Nextflow

Nextflow is a domain-specific language (DSL) for scalable and reproducible scientific workflows.[1]

Use Cases♯

Nextflow is best suited for:

workflows which contain significant complexity in the form of different applications, data formats, repetition, conditional branching, and/or dependencies between all of these
workflows which have low maximum scaling (i.e. low total number of individual tasks and/or nodes required)
workflows which do not require fast turnaround times
pre-existing workflows implemented in Nextflow, e.g. downloaded from nf-core

Installed Versions♯

Picotte♯

Nextflow (multiple versions) is installed. Use the appropriate modulefile:

nextflow/21.04.0 nextflow/21.04.6 nextflow/21.10.6

Installing Your Own♯

Nextflow is a single executable that you can install yourself to any convenient location. Follow the instructions in the Nextflow documentation.[2]

Running Nextflow♯

General Notes♯

Nextflow may download a large amount of data, both in the form of Singularity container images and data as input the the workflow. Due to the space limitation on home directories (64 GiB), Nextflow workloads should be run either from the group directory, e.g. /ifs/groups/myrsrchGrp/something/nextflow/, or in a manually-created subdirectory of the BeeGFS scratch directory, e.g. /beegfs/scratch/myusername/nextflow/.

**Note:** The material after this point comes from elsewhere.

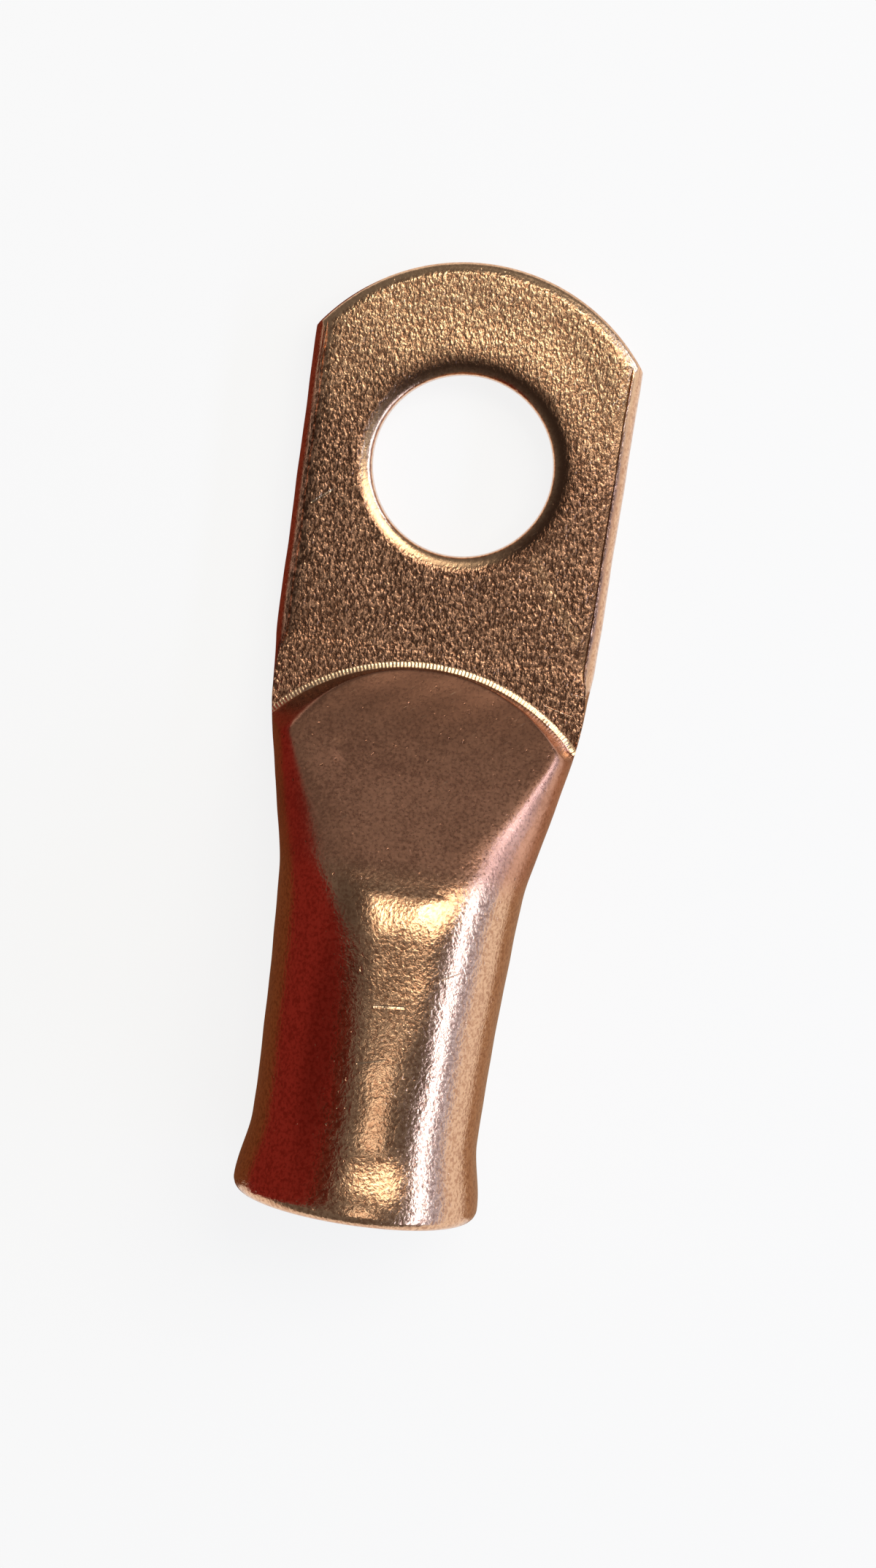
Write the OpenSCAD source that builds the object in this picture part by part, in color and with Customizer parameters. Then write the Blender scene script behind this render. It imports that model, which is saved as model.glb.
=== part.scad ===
// Copper cable lug: one length of tube, pressed flat into a palm with a stud hole at one end and
// left round, with a belled mouth, at the other. Millimetres. The lug lies on its back: the palm's
// back face is z = 0, the origin is on the stud hole's axis, and the barrel's mouth faces +X.

/* [Tube] */
// Outside diameter of the round barrel
tube_d = 13; // [12:0.1:16]
// Wall thickness of the tube
wall = 1.45; // [1.2:0.05:1.6]

/* [Palm] */
// Diameter of the stud hole
stud_hole_d = 10.5; // [8.4:0.1:12]
// Width and depth of the rolled edge round the stud hole
hole_roll = [1.25, 0.5];
// Radius of the palm's tip, about the stud hole
tip_r = 11.7; // [10.5:0.1:14]
// Width and depth of the rolled edge round the tip
tip_roll = [0.85, 0.5];
// Thickness of the pressed palm
palm_t = 2.9; // [2.4:0.05:3.1]
// How much wider than the flattened tube the palm is squeezed at its tip
tip_spread = 0.56; // [0:0.02:1]

/* [Arc step] */
// Distance from the stud hole to the nearest point of the arc step
step_x = 11.6; // [11:0.1:14]
// Radius of the arc step
step_r = 12.1; // [11:0.1:15]
// How far the palm's face is pressed below the flattened tube
coin_depth = 0.35; // [0.2:0.05:0.5]
// How far the step's wall leans back over its height, per millimetre
step_draft = 0.25; // [0.05:0.01:0.3]
// Radius of the hollow along the step's foot
step_foot = 0.2; // [0.1:0.05:0.3]

/* [Ramp] */
// How far ahead of the step the ramp would begin, if the palm weren't pressed
ramp_lead = 0.5; // [0.2:0.05:0.8]
// Length and rise of the ramp's gentler first part
sweep = [4.2, 2.1];
// Angle of the rest of the ramp to the palm
ramp_angle = 36.9; // [33:0.1:44]
// How far the ramp's pressed face lies below its flanks, at its foot and near its head
ramp_sink = [0.3, 0.06];
// How far below the barrel's top line the ramp ends
shoulder_drop = 1.45; // [1:0.05:2]
// How much wider than the flattened tube the ramp is, near its foot and at the shoulder
ramp_spread = [0.6, 0.52];
// Length over which the barrel's top line runs out beyond the shoulder
runout_l = 7.2; // [6:0.1:9]

/* [Barrel] */
// Length of the barrel from the shoulder to the mouth
barrel_l = 18.4; // [17:0.1:30]
// Length over which the shoulder's extra width dies away
neck_l = 12.7; // [11:0.1:13]
// Depth of the round bore from the mouth
bore_l = 14.2; // [13:0.1:14.4]
// Outside diameter of the belled mouth
bell_d = 14.1; // [13.2:0.1:17]
// Length of the belled mouth, up to its rounded rim
bell_l = 4.1; // [3.5:0.1:4.5]
// Radius of the mouth's rounded rim, inside and out
rim_r = 0.7; // [0.3:0.05:0.7]

/* [Hidden] */
$fn = 96;

// Steps round half a section, and the gap that keeps one surface just inside another
half_steps = 20;
shy = 0.015;
cut_room = 1;

// Length over which a turned surface comes up through the end of a lofted one
lead_l = 0.5;

// The back of the palm and the lowest line of the bell share one plane, so the lug lies flat
axis_z = max(bell_d, tube_d) / 2;
barrel_low = axis_z - tube_d / 2;
barrel_top = axis_z + tube_d / 2;
bore_r = tube_d / 2 - wall;
palm_raw = palm_t + coin_depth;

// Stations along the lug
ramp_x = step_x - ramp_lead;
sweep_x = ramp_x + sweep[0];
sweep_z = palm_raw + sweep[1];
knee_z = barrel_top - shoulder_drop;
knee_x = sweep_x + (knee_z - sweep_z) / tan(ramp_angle);
mouth_x = knee_x + barrel_l;
crown_x = mouth_x - rim_r;
bell_x = crown_x - bell_l;
neck_x = knee_x + neck_l;
bore_x = mouth_x - bore_l;
step_cx = step_x + step_r;

// A path is a list of [x, value, rounding]. It is level before its first point and after its last.
function bend(x, x0, r) =
    x <= x0 - r ? 0 : x >= x0 + r ? x - x0 : pow(x - x0 + r, 2) / (4 * r);
function slope(p, i) =
    i < 0 || i >= len(p) - 1 ? 0 : (p[i + 1][1] - p[i][1]) / (p[i + 1][0] - p[i][0]);
function path_at(p, x, i = 0) =
    i == len(p) ? p[0][1]
    : path_at(p, x, i + 1) + (slope(p, i) - slope(p, i - 1)) * bend(x, p[i][0], p[i][2]);

top_path = [[ramp_x, palm_raw, 0.3],
            [sweep_x, sweep_z, 2.5],
            [knee_x, knee_z, 1.0],
            [knee_x + runout_l, barrel_top - shy, 3.5]];
low_path = [[sweep_x - 1, 0, 2],
            [neck_x - 3, barrel_low + shy, 3]];
spread_path = [[-tip_r, tip_spread, 0.01],
               [step_x, 0.12, 1],
               [sweep_x, ramp_spread[0], 1],
               [knee_x, ramp_spread[1], 2],
               [neck_x - 1, 0, 1]];
sink_path = [[sweep_x, ramp_sink[0], 1],
             [knee_x - 3, ramp_sink[1], 1]];

// Pressing a tube flat keeps the length of its wall's middle line, so the height sets the width
function flattened_w(h) =
    wall + (PI * (tube_d - wall) - (PI - 2) * (h - wall)) / 2;
function low_at(x) = path_at(low_path, x);
function high_at(x) = path_at(top_path, x);
function height_at(x) = high_at(x) - low_at(x);
function width_at(x) =
    max(flattened_w(height_at(x)) + path_at(spread_path, x) - PI * shy, height_at(x) + shy);

// One section: flat above and below, half a circle on each side
function section(x, w, h, mid_z) =
    let (r = h / 2, flat = max(w / 2 - r, shy / 2))
    [for (side = [1, -1])
        for (i = [0:half_steps])
            let (a = side * (-90 + 180 * i / half_steps))
            [x, side * (flat + r * cos(a)), mid_z + r * sin(a)]];

// A closed solid through a list of sections with the same number of points each
module loft(rings) {
    n = len(rings[0]);
    last = len(rings) - 1;
    polyhedron(
        points = [for (ring = rings) each ring],
        faces = concat(
            [[for (i = [0:n - 1]) i]],
            [for (k = [0:last - 1])
                for (i = [0:n - 1])
                    let (j = (i + 1) % n)
                    [k * n + j, k * n + i, (k + 1) * n + i, (k + 1) * n + j]],
            [[for (i = [n - 1:-1:0]) last * n + i]]),
        convexity = 6);
}

// The flattened end and its shoulder, before the dies close on it
module pressed_tube() {
    start = ramp_x - 0.3;
    pitch = (neck_x - start) / 40;
    stations = concat([-tip_r - cut_room], [for (i = [0:40]) start + i * pitch]);
    loft([for (x = stations)
        section(x, width_at(x), height_at(x), (high_at(x) + low_at(x)) / 2)]);
}

// Places a turned shape, drawn along z from the origin, on the barrel's axis
module on_axis() {
    translate([0, 0, axis_z]) rotate([0, 90, 0]) children();
}

// The bell's curve: radius at a station, for a wall surface that starts at radius r0
function bell_at(r0, x) = r0 + (bell_d - tube_d) / 2 * pow(max(0, x - bell_x) / bell_l, 2);

// The round end of the barrel, solid
module barrel() {
    steps = 10;
    on_axis() rotate_extrude() polygon(concat(
        [[0, neck_x - lead_l], [tube_d / 2 - 4 * shy, neck_x - lead_l], [tube_d / 2, neck_x]],
        [for (i = [0:steps])
            let (x = bell_x + i * (crown_x - bell_x) / steps)
            [bell_at(tube_d / 2, x), x]],
        [for (i = [1:6])
            let (a = i * 15)
            [bell_at(tube_d / 2, crown_x) - rim_r * (1 - cos(a)), crown_x + rim_r * sin(a)]],
        [[0, mouth_x]]));
}

// The round bore with its belled mouth
module bore() {
    steps = 10;
    on_axis() rotate_extrude() polygon(concat(
        [[0, bore_x - lead_l], [bore_r - 4 * shy, bore_x - lead_l], [bore_r, bore_x]],
        [for (i = [0:steps])
            let (x = bell_x + i * (crown_x - bell_x) / steps)
            [bell_at(bore_r, x), x]],
        [for (i = [1:6])
            let (a = i * 15)
            [bell_at(bore_r, crown_x) + rim_r * (1 - cos(a)), crown_x + rim_r * sin(a)]],
        [[bell_at(bore_r, crown_x) + rim_r, mouth_x + cut_room], [0, mouth_x + cut_room]]));
}

// The hollow inside the shoulder, down to where the coined palm closes the walls on each other
module shoulder_cavity() {
    blend_l = 4;
    steps = 18;
    start = step_x;
    intersection() {
        loft([for (i = [0:steps + 1])
            let (x = i > steps ? bore_x : start + i * (bore_x - lead_l - start) / steps,
                 s = max(0, min(1, (x - bore_x + lead_l + blend_l) / blend_l)),
                 w = width_at(x) - 2 * wall,
                 h = max(height_at(x) - 2 * wall, 0.3),
                 mid = (high_at(x) + low_at(x)) / 2,
                 round_d = 2 * bore_r - 2 * shy)
            section(x, w + (round_d - w) * s, h + (round_d - h) * s, mid + (axis_z - mid) * s)]);
        union() {
            translate([step_cx, 0, 0]) cylinder(h = tube_d, r = step_r - wall);
            translate([step_cx, -tube_d, 0]) cube([mouth_x - step_cx, 2 * tube_d, 2 * tube_d]);
        }
    }
}

// Coins the palm's face and leaves the arc step, with its hollow foot and its drafted wall
module palm_die() {
    rise = tube_d;
    steps = 5;
    difference() {
        translate([-tip_r - cut_room, -tube_d, palm_t])
            cube([step_cx + tip_r + cut_room, 2 * tube_d, rise]);
        translate([step_cx, 0, 0]) rotate_extrude() polygon(concat(
            [[0, palm_t - cut_room], [step_r + step_foot, palm_t - cut_room]],
            [for (i = [0:steps])
                let (a = 90 * i / steps)
                [step_r + step_foot * (1 - sin(a)), palm_t + step_foot * (1 - cos(a))]],
            [[step_r - (rise + cut_room) * step_draft, palm_t + rise + cut_room],
             [0, palm_t + rise + cut_room]]));
    }
}

// Presses the ramp's flat face; it fades out at the shoulder
module ramp_die() {
    fade_l = 1.5;
    steps = 30;
    start = ramp_x;
    end = knee_x + fade_l;
    rotate([90, 0, 0])
        linear_extrude(height = 2 * tube_d, center = true)
            polygon(concat(
                [for (i = [0:steps])
                    let (x = start + i * (end - start) / steps,
                         s = max(0, (x - knee_x + fade_l) / (2 * fade_l)),
                         sink = path_at(sink_path, x))
                    [x, high_at(x) - sink + (sink + 0.06) * s]],
                [[end, barrel_top + cut_room], [start, barrel_top + cut_room]]));
}

// Takes the corner off a round edge: from radius r outwards (dir 1) or inwards (dir -1)
module edge_roll(r, roll, dir) {
    steps = 9;
    rotate_extrude() polygon(concat(
        [for (i = [0:steps])
            let (a = 90 * i / steps)
            [r + dir * roll[0] * (1 - cos(a)), palm_t - roll[1] * (1 - sin(a))]],
        [[r + dir * roll[0], palm_t + cut_room],
         [r - dir * cut_room, palm_t + cut_room],
         [r - dir * cut_room, palm_t - roll[1]]]));
}

// The outline that the blanking die leaves: round at the tip, open towards the barrel
module blank_outline() {
    tall = barrel_top + 4 * cut_room;
    translate([0, 0, -cut_room]) cylinder(h = tall, r = tip_r);
    translate([0, -tube_d, -cut_room]) cube([mouth_x + cut_room, 2 * tube_d, tall]);
}

module lug() {
    color([0.72, 0.45, 0.30])
    difference() {
        intersection() {
            union() {
                pressed_tube();
                barrel();
            }
            blank_outline();
        }
        palm_die();
        ramp_die();
        shoulder_cavity();
        bore();
        translate([0, 0, -cut_room]) cylinder(h = palm_t + 2 * cut_room, d = stud_hole_d);
        edge_roll(stud_hole_d / 2, hole_roll, 1);
        intersection() {
            edge_roll(tip_r, tip_roll, -1);
            translate([-2 * tip_r, -tip_r, 0]) cube([2 * tip_r, 2 * tip_r, palm_t + 2 * cut_room]);
        }
    }
}

lug();
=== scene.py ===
"""Looks of the copper cable lug: one detailed mesh in place of the CAD node, on a pale floor.

The shape follows the part's own laws. Lengths are millimetres, and MM turns them into metres, but
the floor, the lamps and the camera's clipping are given in metres.
"""

import math
from types import SimpleNamespace

import bmesh
import bpy
import numpy as np
from mathutils import Matrix, Vector


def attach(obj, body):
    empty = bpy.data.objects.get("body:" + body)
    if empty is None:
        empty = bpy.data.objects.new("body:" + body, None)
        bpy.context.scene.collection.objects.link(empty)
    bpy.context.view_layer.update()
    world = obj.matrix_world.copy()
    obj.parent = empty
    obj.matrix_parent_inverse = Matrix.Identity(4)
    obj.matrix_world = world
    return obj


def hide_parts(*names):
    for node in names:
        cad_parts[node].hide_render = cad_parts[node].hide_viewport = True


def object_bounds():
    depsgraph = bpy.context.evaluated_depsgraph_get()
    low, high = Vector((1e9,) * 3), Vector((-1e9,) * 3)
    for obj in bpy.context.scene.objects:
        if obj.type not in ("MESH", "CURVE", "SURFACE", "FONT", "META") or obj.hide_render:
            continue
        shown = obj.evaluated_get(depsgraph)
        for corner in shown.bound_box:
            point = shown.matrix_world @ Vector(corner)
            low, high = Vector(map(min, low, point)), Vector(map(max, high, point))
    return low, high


MM = 0.001

# The tube, and the palm that is pressed from it. A roll is (reach along the face, depth)
TUBE_D, WALL = 13.0, 1.45
AXIS_Z = 7.05
HOLE_R, HOLE_ROLL = 5.25, (1.6, 0.5)
TIP_R, TIP_ROLL = 11.7, (1.15, 0.5)
PALM_T, TIP_SPREAD = 2.9, 0.56
SEAM_DEPTH, ROLL_RISE = 0.05, 0.004

# The arc step: its apex and radius, how deep the palm is coined, the wall and the foot's bevel,
# and the die's limits: short of the arc's centre, to each side, and behind the arc
STEP_X, STEP_R, COIN_DEPTH = 11.85, 12.1, 0.35
STEP_DRAFT, BEVEL_W, BEVEL_RISE, BEVEL_POWER = 0.25, 0.30, 0.095, 1.2
STEP_SIDE, BOW_HALF, DIE_REACH = 3.0, 11, 1.2

# The step's wall leans back more towards its left end: how much more, from where, over what length
LEAN_MORE, LEAN_START, LEAN_L = 0.75, 2, 6

# The ramp: a concave sweep, then a straight face up to its upper end
RAMP_LEAD, SWEEP_L, SWEEP_RISE, RAMP_ANGLE = 0.75, 4.2, 2.1, 36.9
SINK_FOOT, SINK_HEAD = 0.3, 0.06
FACE_LIFT, KNEE_BACK = 0.02, 0.9

# Behind the knee the pressed face leaves the tube: where it starts, over what length, how steeply
LEAVE_LEAD, LEAVE_L, LEAVE_RISE = 1.2, 2.6, 3

# The shoulder from the ramp's end up to the barrel's top, and how far the sides spread
SHOULDER_DROP, CREST_L, CREST_DROP, RUNOUT = 1.45, 1.4, 0.78, 7.8
SPREAD_STEP, SPREAD_FOOT, SPREAD_KNEE = 0.12, 0.6, 0.52

# The barrel
BARREL_L, NECK_L, BORE_L = 18.4, 12.7, 14.2
BELL_D, BELL_L, RIM_R = 14.1, 3.9, 0.7
SLIT_H, HOLLOW_BLEND = 0.3, 4.0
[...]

N.B. The BeeGFS filesystem is a "scratch" filesystem. "Scratch" means temporary (like "scratch paper" used for writing notes and calculations apart from your main notebook or homework). Files which have not been accessed for 45 days or more will be deleted with no possibility of recovery. So, any outputs which are to be retained should be copied back to the group directory at the end of the job script.

Executors♯

In the Nextflow framework architecture, the executor is the component that determines the system where a pipeline process is run and supervises its execution.[3]

Executors which may be used on Picotte include "local" and "slurm".

Singularity Containers♯

Singularity is a container technology used in HPC. It does not require administrative privileges to run.

Nextflow can use Singularity containers.[4]

For example:

$ nextflow run my_workflow.nf -with-singularity my_container.sif

Published workflows may have a singularity profile option:

$ nextflow run nf-core/mag -profile test,singularity > OUTPUT.txt 2>&1

Local Executor in a Batch Job♯

The local executor is used by default. It runs the pipeline processes in the computer where Nextflow is launched.[5]

Write a normal batch job script, and include the "nextflow ..." commandline in it:

#!/bin/bash
#SBATCH --partition=def
#SBATCH --time=2:00:00

module load nextflow

### nextflow creates a working directory named "work" in the same directory where it was invoked
nextflow run hello

Note that the Nextflow documentation says that “[t]he processes are parallelised by spawning multiple threads and by taking advantage of multi-cores architecture provided by the CPU”. This may not be strictly accurate. Nextflow may launch multiple simultaneous independent processes (i.e. in Linux, each has its own process ID number), each of which may or may not be multithreaded.

To have Slurm allocate some number of CPU cores to the job, do the following. See sbatch documentation[6] (or man page).

### The default value of "--nodes" if left unspecified is 1 (one)
### Slurm will allocate 48 CPU cores in this instance.
#SBATCH --ntasks=48

Important note: bioinformatics workflows may or may not run over multiple nodes (i.e. individual servers); most do NOT: check the requirements and limitations of the specific workflow you intend to run.

Slurm Executor♯

WARNING Left to default configuration, a running Nextflow workflow manager process can generate a disruptive number of communication requests to Slurm.

“The slurm executor allows you to run your pipeline script by using the Slurm resource manager. Nextflow manages each process as a separate job that is submitted to the cluster by using the sbatch command.“[7]

This config should reduce the frequency of the Slurm requests -- name it "nextflow.config" in your Nextflow work directory:

process {
    executor = 'slurm'
    queueSize = 5
    pollInterval = '5 min'
    dumpInterval = '6 min'
    queueStatInterval = '5 min'
    exitReadTimeout = '13 min'
    killBatchSize = 30
    submitRateLimit = '20 min'
    clusterOptions = '-t 00:30:00'
}